Ma chi è Filiberto García, l’investigatore privato protagonista del romanzo? Ecco come ce lo presenta il suo creatore: «Il viso scuro era inespressivo, la bocca era come ingessata e conosceva il movimento solo quando doveva parlare. L’unico guizzo d’espressione animava i grandi occhi verdi a mandorla. A Yurécuraro, quando era piccolo, lo chiamavano il “gatto” e una donna, a Tampico, lo aveva apostrofato “la mia tigre mansueta”. Fottuta tigre mansueta! Benché gli occhi si prestassero all’impiego di un tale nomignolo, il resto del volto, in particolare la piega della bocca, non spingeva a tanto le persone». Come è facile constatare dalla lettura di questo brano, Bernal costruisce le descrizioni come inquadrature cinematografiche, in un découpage di forte impatto plastico e figurativo: ne emerge il tratto sornione di Filiberto, la sua glaciale noncuranza, il suo incedere guardingo da felino. E, in una specie di flashback letterario, riaffiorano anche reminiscenze quasi junghiane (i nomignoli che gli vengono affibbiati: “gatto” da piccolo, “tigre” da adulto).
Delitti insoluti e sordidi intrallazzi politici
Il tema della “sporcizia” morale trasuda da ogni pagina del romanzo: non dimentichiamo che in Messico la corruzione è un fenomeno endemico, mai estirpato. E, mentre in Perù Bernal scrive Il complotto mongolo, in Messico la protesta studentesca contro le istituzioni marce fino al midollo sta per essere soffocata nel sangue, il 2 ottobre 1968, nell’atroce massacro in piazza delle Tre Culture: vi assiste una giovane reporter italiana di nome Oriana Fallaci, che si becca anche una pallottola nella schiena mentre tenta di fotografare un elicottero dell’esercito che mitraglia i manifestanti. È in questo clima che a Filiberto viene commissionato un “lavoro sporco”: «Fottuto Colonnello! Non voglio morti, dice, ma fa chiamare me. E a me vengono a chiamare sempre per la stessa ragione, perché vogliono morti e vogliono anche che le loro manine ne escano pulite. È stato proprio per il ribrezzo dei morti che hanno decretato la fine del tempo delle pallottole e hanno inaugurato quello delle leggi». Ci sono di mezzo i servizi segreti cinesi, sovietici e naturalmente nordamericani: siamo al culmine della Guerra fredda, si spara in Vietnam e la “maggioranza silenziosa” negli Stati Uniti ha appena eletto presidente quel galantuomo di Richard Nixon, futuro responsabile dell’escalation in Vietnam e di operazioni “estere” sanguinarie come il golpe contro Salvador Allende in Cile. Ecco come Bernal descrive un agente dell’Fbi: «Aveva muscoli da pugile e faccia da coglione. Certo non un cattivo abbinamento, sempre che uno lo sappia sfruttare sul lavoro, e per questo gringo lo si potrebbe dire. Con i suoi occhialetti d’oro, il cappello dalla falda stretta e dal nastro colorato, assomiglia più che altro ad un agente viaggiatore. Fottuti gringo! Devono sempre fare teatro». Una scia di sangue sembra guidare Filiberto verso il progetto di un attentato contro la Casa Bianca, mentre, fra un cadavere e l’altro, conosce una ragazza di nome Marta e se ne invaghisce: «Si fermò a guardarla. Respirava a intermittenza, lentamente. In silenzio si tolse la giacca e la fondina della pistola. Non voleva tenerla sul cuore. È ora di infilarmi a letto, vicino a lei. Approfittare del suo sonno. Penso di non aver mai visto una donna che dorme, certo non una così bella. In generale quando si mettono a dormire me ne vado».

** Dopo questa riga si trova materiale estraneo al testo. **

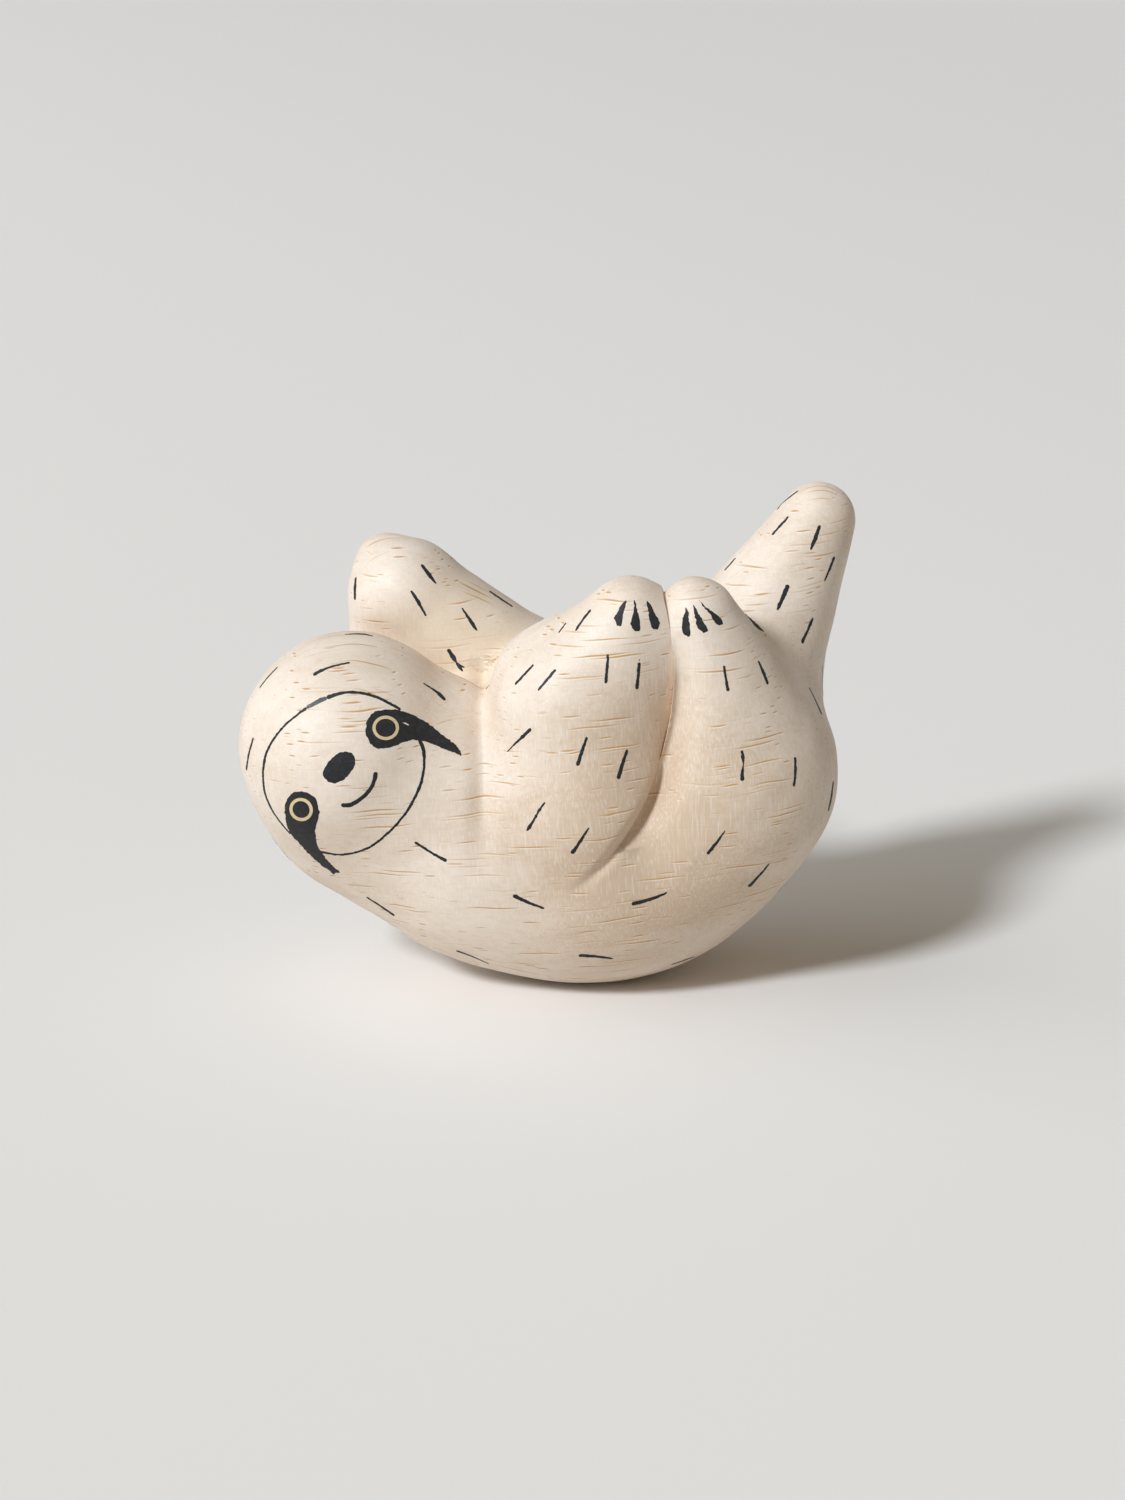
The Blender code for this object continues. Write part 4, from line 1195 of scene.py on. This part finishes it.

Furore per una morte di troppo
L’epilogo del romanzo ha la cadenza di una tragedia elisabettiana, anche se il sottofondo caustico continua a stemperare le morti in una specie di danse macabre. Tutto viene rimesso in discussione e i gelidi ingranaggi del Potere alla fine s’inceppano a causa dall’immancabile granello di sabbia, incarnato da Filiberto, ormai scheggia impazzita di un incubo per metà machiavellico e per metà kafkiano: «Il volto immobile sembrava una pietra di dolore. Teneva le mani giunte sulle ginocchia. L’odio cominciava a bruciargli gli occhi». E anche il momento della vendetta emana i miasmi di un sarcasmo acido: la pallottola «gli sconvolse il volto togliendogli, insieme agli occhiali, l’aspetto di uomo importante e rispettabile».
Il complotto mongolo di certo sarà piaciuto al grande Jorge Luis Borges, narratore attratto quasi morbosamente dalle strutture labirintiche, dai meandri di parole che sono il corrispettivo letterario dei vertiginosi abissi architettonici alla Piranesi: piccante come il chili dello Yucatán, questo noir messicano è una prelibatezza da gustare lentamente, magari sorseggiando un bicchierino di tequila bum bum.